Not Quite a Race Report

For several reasons, I have had difficulty writing a race report for the Peterson Ridge Rumble 40-miler. While I would normally spend the days following a race processing the event (what I had done poorly, what I had done well, what I liked, what I didn’t like, what worked, and what didn’t work), I spent the days following this race absorbing the events that shook the ground beneath the feet of runners all over the world in the wake of the Boston Marathon bombings. My accomplishments pale in comparison to those of the elite runners who compete at Boston, but my race felt particularly insignificant in light of the attack. How could I think about the number of calories I consumed or whether or not I made the correct clothing choice while people continued to lose their lives and limbs? Now, almost two weeks later, I still do not consider my race significant and I find myself unable to focus on what seem like mundane details. I can only say that the Boston tragedy has given me added perspective and has reminded me to cherish my ability to run (or even walk for that matter). Having experienced several fairly severe and long-term injuries, I try to savor every blissful, painful, sore, tired, fast, and slow step that I am able to run. The events in Boston have only made me even more grateful.

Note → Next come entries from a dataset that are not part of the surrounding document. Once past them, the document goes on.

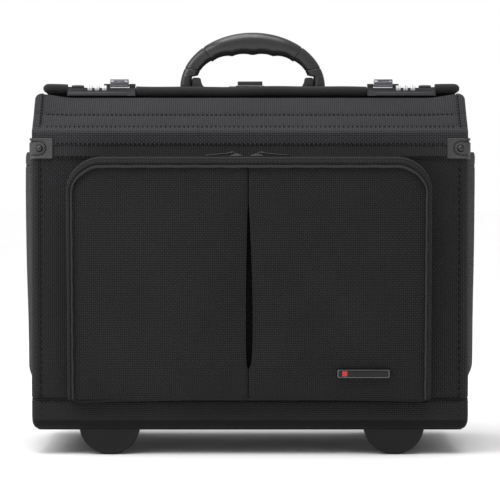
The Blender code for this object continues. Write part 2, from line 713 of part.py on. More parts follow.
# ---- feet and wheels ----
def feet():
    """Half discs under the front edge, each with a narrow flat to stand on."""
    top = BASE_Z - GAP
    start = math.asin((top - FOOT_CENTRE_Z) / FOOT_R)
    end = -math.asin(FOOT_CENTRE_Z / FOOT_R)
    angles = spread(start, end, 12)
    half = [(FOOT_R * math.cos(a), max(0.0, FOOT_CENTRE_Z + FOOT_R * math.sin(a))) for a in angles]
    for side in (-1, 1):
        middle = FOOT_SHIFT + side * FOOT_X
        outline = [(middle + x, z) for x, z in half] + [(middle - x, z) for x, z in reversed(half)]
        near = FRONT + 0.004
        outline_solid(side_name("foot", side), outline, "Y", near, near + FOOT_THICK, PLASTIC)


def wheel_housing(side):
    """A hood over a wheel, open below and behind, with a bore for the axle."""
    y, z = WHEEL_AXLE
    middle = side * WHEEL_X
    back = y + HOUSING_REACH
    corners = [(HOUSING_FRONT, 0.020, 0), (HOUSING_FRONT, HOUSING_TOP, 0), (y + 0.013, HOUSING_TOP, 0.012)]
    corners += [(back, z + 0.018, 0.010), (back, HOUSING_BOTTOM, 0.006), (y - 0.012, HOUSING_BOTTOM, 0.006)]
    name = side_name("wheel_housing", side)
    low, high = middle - HOUSING_HALF, middle + HOUSING_HALF
    shell = outline_solid(name, rounded(corners, 3), "X", low, high, PLASTIC)
    room, clear = WHEEL_WIDTH / 2 + 0.001, WHEEL_R + WHEEL_PLAY
    well = rod(f"wheel_room_{side}", clear, "X", (middle, y, z), room * 2, None, 28)
    below = cuboid(f"wheel_mouth_{side}", (middle - room, y - clear, -0.01), (middle + room, 0.2, z))
    bore = rod(f"housing_bore_{side}", AXLE_R + PIN_PLAY, "X", (middle, y, z), 0.06, None, 16)
    return cut(shell, well, below, bore)


def wheels():
    half = WHEEL_WIDTH / 2
    bore = AXLE_R + 0.0005
    profile = [(WHEEL_R - 0.004, half), (WHEEL_R - 0.001, half - 0.002), (WHEEL_R, half - 0.005)]
    profile += [(r, -h) for r, h in reversed(profile)]
    profile += [(bore, -half), (bore, half)]
    for side in (-1, 1):
        at = (side * WHEEL_X, *WHEEL_AXLE)
        wheel_housing(side)
        axle_pivot = pivot(side_name("wheel_spin", side), at)
        hang(axle_pivot, turned(side_name("wheel", side), profile, "X", at, TYRE, 32))
        rod(side_name("wheel_axle", side), AXLE_R, "X", at, HOUSING_HALF * 2 - 0.001, STEEL, 16)


# ---- pockets ----
def lean_back(obj):
    """Leans a piece with the front pocket, which is deepest at its top."""
    slope = (POCKET_DEPTH - POCKET_FOOT_DEPTH) / (POCKET_TOP - POCKET_BOTTOM)
    for vert in obj.data.vertices:
        if vert.co.y < FRONT - 0.004:
            vert.co.y += slope * (POCKET_TOP - vert.co.z)
    return obj


def pocket_outline(inset):
    half, corner = POCKET_HALF - inset, POCKET_CORNER - inset
    low, top = POCKET_BOTTOM + inset, POCKET_TOP - inset
    corners = [(-half, low, 0.004), (half, low, 0.004), (half, top, corner), (-half, top, corner)]
    return [(POCKET_SHIFT + x, z) for x, z in rounded(corners, 6)]


def front_pocket():
    """A cup of fabric, open towards the front panel that backs it."""
    face = FRONT - POCKET_DEPTH
    pocket = outline_solid("front_pocket", pocket_outline(0), "Y", face, FRONT - GAP, FABRIC)
    bevel(lean_back(pocket), 0.005, 2, 50)
    inner = pocket_outline(POCKET_WALL)
    room = outline_solid("pocket_room", inner, "Y", face + POCKET_WALL, FRONT + 0.01)
    cut(pocket, lean_back(room))
    low = (BADGE_X[0], face - GAP - BADGE_THICK, BADGE_Z[0])
    lean_back(cuboid("badge", low, (BADGE_X[1], face - GAP, BADGE_Z[1]), BADGE))


def zip_slider(side, near, far, tab_end):
    """A slider on the pocket's top, with a flat pull on a cross pin at its outer end."""
    top = POCKET_TOP + GAP
    pin_x, pin_z = far + side * 0.0002, top + PULL_PIN_RISE
    pin_at = (pin_x, ZIP_Y, pin_z)
    travel = pivot(side_name("zip_travel", side), (far, ZIP_Y, top))
    low, high = (near, ZIP_Y - SLIDER_HALF, top), (far, ZIP_Y + SLIDER_HALF, top + SLIDER_HEIGHT)
    slider = cuboid(side_name("zip_slider", side), low, high, BRIGHT)
    for edge in (-1, 1):
        low = (pin_x - 0.0016, ZIP_Y + edge * 0.0030, top + SLIDER_HEIGHT - 0.001)
        high = (pin_x + 0.0016, ZIP_Y + edge * 0.0044, pin_z + 0.0014)
        join(slider, cuboid(f"slider_ear_{side}_{edge}", low, high))
    join(slider, rod(f"slider_pin_{side}", 0.0006, "Y", pin_at, 0.0080, None, 8))
    hang(travel, slider)
    lift = pivot(side_name("zip_pull_hinge", side), pin_at, travel)
    half, end_z = PULL_THICK / 2, pin_z - PULL_DROOP
    blade = [(pin_x, pin_z + half), (tab_end, end_z + half), (tab_end, end_z - half), (pin_x, pin_z - half)]
    low, high = ZIP_Y - PULL_HALF, ZIP_Y + PULL_HALF
    pull = outline_solid(side_name("zip_pull", side), blade, "Y", low, high, BRIGHT)
    join(pull, rod(f"pull_eye_{side}", 0.0013, "Y", pin_at, PULL_HALF * 2, None, 12))
    cut(pull, rod(f"pull_bore_{side}", 0.0009, "Y", pin_at, 0.02, None, 8))
    hang(lift, pull)


def zip_sliders():
    zip_slider(-1, -0.0077, -0.0197, -0.0496)
    zip_slider(1, 0.0003, 0.0133, 0.0440)


def side_pockets():
    """Slip pockets on the ends, open at the top and backed by the side panels."""
    low_y, high_y = SIDE_POCKET_Y
    low_z, high_z = SIDE_POCKET_Z
    wall = SIDE_POCKET_WALL
    for side in (-1, 1):
        near, far = side * (SIDE + GAP), side * (SIDE + SIDE_POCKET_DEPTH)
        name = side_name("side_pocket", side)
        pocket = cuboid(name, (near, low_y, low_z), (far, high_y, high_z), FABRIC, 0.0035)
        deep = far - side * wall
        room_low = (near - side * 0.01, low_y + wall, low_z + wall)
        cut(pocket, cuboid(f"side_room_{side}", room_low, (deep, high_y - wall, 0.4)))


def build():
    bottom_tray()
    front_panel()
    back_panel()
    side_panels()
    trolley_deck()
    tube_cover()
    corner_guards()
    front_flap()
    lid_hinge = pivot("rear_lid_hinge", (0, *LID_HINGE))
    rear_lid(lid_hinge)
    carry_handle(lid_hinge)
    locks(lid_hinge)
    trolley()
    feet()
    wheels()
    front_pocket()
    zip_sliders()
    side_pockets()


build()
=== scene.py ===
"""The looks of a rolling pilot case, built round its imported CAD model.

Every soft part of the case is made again here as cloth: the walls, the flap and its hinge strip, the
lid, the pockets and their trims. Hard parts keep their CAD shape, or are made again in more detail.

Units are metres. +Z is up, the front faces -Y and +X is the right of someone facing the case.
"""

import math
from contextlib import contextmanager

import bmesh
import bpy
import numpy as np
from mathutils import Matrix, Vector


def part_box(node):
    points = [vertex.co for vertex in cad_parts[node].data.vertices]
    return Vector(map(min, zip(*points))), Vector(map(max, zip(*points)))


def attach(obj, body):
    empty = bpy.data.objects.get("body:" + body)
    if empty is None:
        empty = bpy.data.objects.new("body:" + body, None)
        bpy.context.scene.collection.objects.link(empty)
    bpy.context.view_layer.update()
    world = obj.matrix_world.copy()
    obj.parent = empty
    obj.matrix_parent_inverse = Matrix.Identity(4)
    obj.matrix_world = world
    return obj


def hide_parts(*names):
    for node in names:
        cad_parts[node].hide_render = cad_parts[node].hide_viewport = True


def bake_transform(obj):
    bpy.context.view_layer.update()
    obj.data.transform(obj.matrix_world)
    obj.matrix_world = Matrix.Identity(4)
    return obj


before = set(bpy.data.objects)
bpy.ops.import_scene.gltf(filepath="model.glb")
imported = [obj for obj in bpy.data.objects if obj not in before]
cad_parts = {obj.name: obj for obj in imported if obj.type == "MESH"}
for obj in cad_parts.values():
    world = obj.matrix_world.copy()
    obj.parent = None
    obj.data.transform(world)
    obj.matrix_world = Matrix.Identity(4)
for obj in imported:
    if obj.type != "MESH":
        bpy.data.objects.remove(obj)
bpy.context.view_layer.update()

# ---- places from the frame ----
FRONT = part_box("front_panel")[0].y
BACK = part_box("back_panel")[1].y
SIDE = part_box("side_panel_right")[1].x
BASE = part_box("bottom_tray")[0].z
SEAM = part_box("bottom_tray")[1].z
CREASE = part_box("front_panel")[1].z
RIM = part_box("side_panel_right")[1].z
BACK_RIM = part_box("back_panel")[1].z
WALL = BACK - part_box("back_panel")[0].y
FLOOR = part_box("trolley_foot")[0].z
GUARD_LOW, GUARD_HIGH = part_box("corner_guard_right")
LID_LOW, LID_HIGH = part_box("rear_lid")
ROLL_LOW, ROLL_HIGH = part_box("lid_edge_roll")
POCKET_LOW, POCKET_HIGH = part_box("front_pocket")

# ---- sizes of the soft work ----
FLAP_SLOPE = math.radians(34.2)
FLAP_LENGTH = 0.0698
FLAP_THICK = 0.006
CORNER = 0.0055  # radius of the case's vertical edges
FOOT_ROUND, FOOT_INSET = 0.0120, 0.0060  # the case's lower edges: their height and depth
HEM_STEP = 0.0008  # a doubled layer of cloth
HEM_ROW = 0.0098  # from an edge to the row of thread beside it
BAND_Z = GUARD_LOW.z  # lower edge of the doubled band under the flap
STITCH_PITCH, SIDE_STITCH_PITCH = 0.0050, 0.0074
SMALLEST_GAP = 0.00009  # between two grid lines
SURFACE_ANGLE, PART_ANGLE, NODE_ANGLE = 48, 40, 38  # sharper edges than these keep their crease
X, Y, Z = np.eye(3)


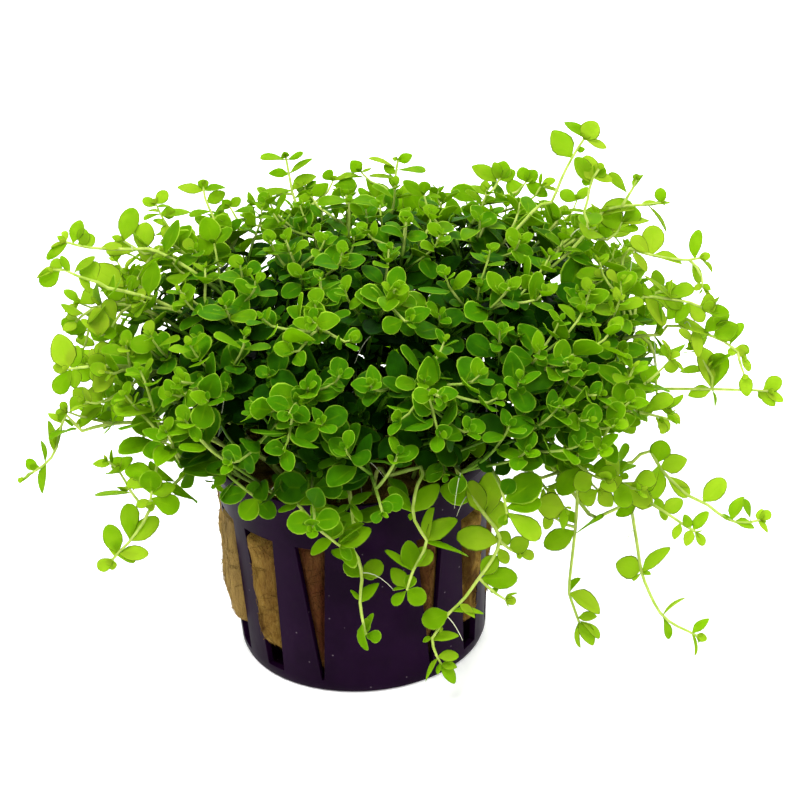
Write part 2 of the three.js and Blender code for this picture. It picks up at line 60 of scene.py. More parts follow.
eye_back = Vector((0.0, -math.cos(ELEVATION), math.sin(ELEVATION)))
eye_up = Vector((0.0, math.sin(ELEVATION), math.cos(ELEVATION)))
eye_turn = Matrix((Vector((1.0, 0.0, 0.0)), eye_up, eye_back)).transposed()
eye_turn = eye_turn @ Matrix.Rotation(-LEAN, 3, "Z")
eye = AIM + eye_back * EYE_DISTANCE

camera = add_object("camera", bpy.data.cameras.new("camera"))
camera.data.lens = LENS
camera.data.sensor_width = SENSOR
camera.data.clip_start = NEAREST_SEEN * MM
camera.rotation_euler = eye_turn.to_euler()
camera.location = eye * MM
bpy.context.scene.camera = camera
bpy.context.scene.view_settings.view_transform = "Standard"

# The surroundings: a lit white table, white walls all round and three large soft lamps, one of
# them behind the plant, so that light comes through the leaves.
TABLE_REACH = 3000.0
TABLE_GLOW = 0.25
ROOM_LIGHT = 0.9
WHITE = (1.0, 1.0, 1.0, 1.0)
LAMPS = [
    ("lamp_over", -25, 62, 700, 350, 8.0),
    ("lamp_right", 75, 25, 800, 400, 3.5),
    ("lamp_behind", 170, 38, 800, 500, 7.0),
]


class Value:
    """A number in a material: expressions on values add the Math nodes that work them out."""

    def __init__(self, paint, socket):
        self.paint = paint
        self.socket = socket

    def maths(self, operation, *others):
        made = self.paint.node("ShaderNodeMath", {"operation": operation}, [self, *others])
        return Value(self.paint, made.outputs[0])

    def __add__(self, other):
        return self.maths("ADD", other)

    def __sub__(self, other):
        return self.maths("SUBTRACT", other)

    def __rsub__(self, other):
        made = self.paint.node("ShaderNodeMath", {"operation": "SUBTRACT"}, [other, self])
        return Value(self.paint, made.outputs[0])

    def __mul__(self, other):
        return self.maths("MULTIPLY", other)

    __radd__ = __add__
    __rmul__ = __mul__

    def between(self, low, high):
        """0 below low and 1 above high, with a soft step from one to the other."""
        made = self.paint.node(
            "ShaderNodeMapRange",
            {"interpolation_type": "SMOOTHSTEP"},
            {"Value": self, "From Min": low, "From Max": high},
        )
        return Value(self.paint, made.outputs[0])


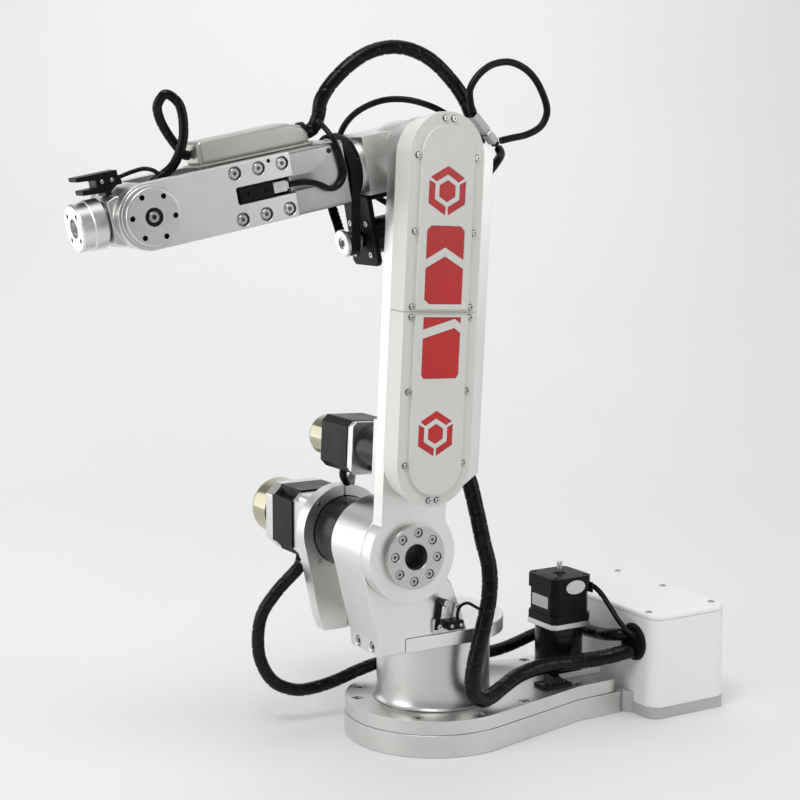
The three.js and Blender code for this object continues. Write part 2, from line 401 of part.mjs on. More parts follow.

I will say of my race that it was 40 miles. It was cold and snowed for a good portion of the distance. It was at a higher altitude (Sisters, OR) than that at which I am accustomed to running, which made my breathing labored at times. The terrain was breathtaking in places and mind-numbing in others. I ran hard, finishing in a surprising 7:03 and feeling like I could run 40 more miles. I cherished every single step that day and, in the wake of attack on Boston, I appreciate every single step a little more.